Political and ethical issues
The participatory process has political issues also as any change originating through participation results in change in the power distribution (Pigozzi, 1982). In other words, there may be an influence on participants to respond in predictable ways because of the redistribution of power that can result in some kind of power loss or losing the control over resources. Further PAR approach comes with the ethical issues associated with informed consent of participants, maintaining their anonymity and confidentiality of their personal information. There may also be issues of imbalance of power between the participants and the researcher. The researcher or evaluator needs to ensure that these ethical issues are avoided to protect participants from any harm while safeguarding them from the location of ‘power’ in the group (Bennett, 2004).
The Participatory action research (PAR) is at par in comparison to other approaches as the basis of evaluation is reflection, collection of data, and action working towards a goal of improving health and reducing inequities in health (Bennett, 2004). This is achieved by involving the people to the evaluation who can take actions for bringing improvement in their own health. This makes the approach suitable to evaluation of National Dementia Campaign by acting as a guide to identify the action that should follow after the evaluation. It will act as an iterative cycle in a dynamic manner through proactive involvement of organizations, hospitals, and care houses involved in providing dementia care.
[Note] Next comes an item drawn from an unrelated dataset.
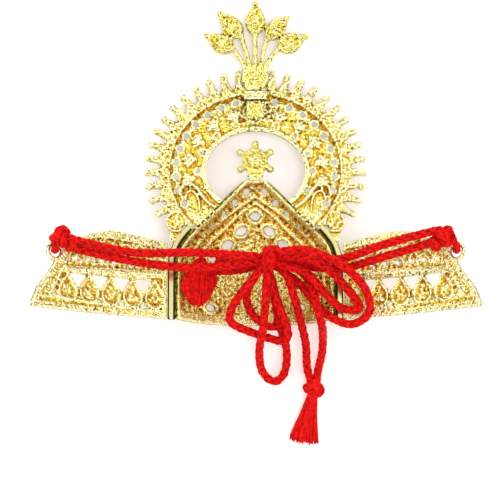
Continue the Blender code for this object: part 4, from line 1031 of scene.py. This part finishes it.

The PAR approach will offer the benefits of paying proper attention on power relationships and blurring the line between researcher and the researched giving effective and offering practical and successful plan of action. It will provide the benefit of opportunity for the dementia patients to voice their opinion and demands in planning and running services while stimulating the choices and alternative methods of treatment (Baum et al., 2006). A joint planning approach will help in developing innovative and engaging ways for the service providers and community members to work in collaboration ensuring self awareness, self confidence and hope to patients (Baum et al., 2006).
A basic limitation of the method that can act as a demerit to apply this approach for evaluation of National Dementia Campaign is that no two groups of communities can be homogenous. There always exist a multitude of interrelated axes between the communities and groups. The differences due to gender, age, wealth, ethnicity and power will give different definitions depending upon the interest of every group and the way in which each of the group, organization or community interpret the intentions of the evaluation (Cornwall and Jewkes, 1995). This may in turn affect the results of the evaluation and suggested course of action resulting in manipulation of the research as per the agenda of the powerful members of a research group (Cornwall and Jewkes, 1995).
It can be concluded that applying a participatory research approach to evaluation will help in an in-depth analysis of National Dementia Campaign and provide efficient results associated with gaps in the achievement of objectives, reasons of such gaps and possible strategies to ensure success of the campaign as a whole. Additionally, different evaluation methods like realistic approach can also prove to be useful in conducting a detailed evaluation while avoiding the demerits of the program logic approach to evaluation.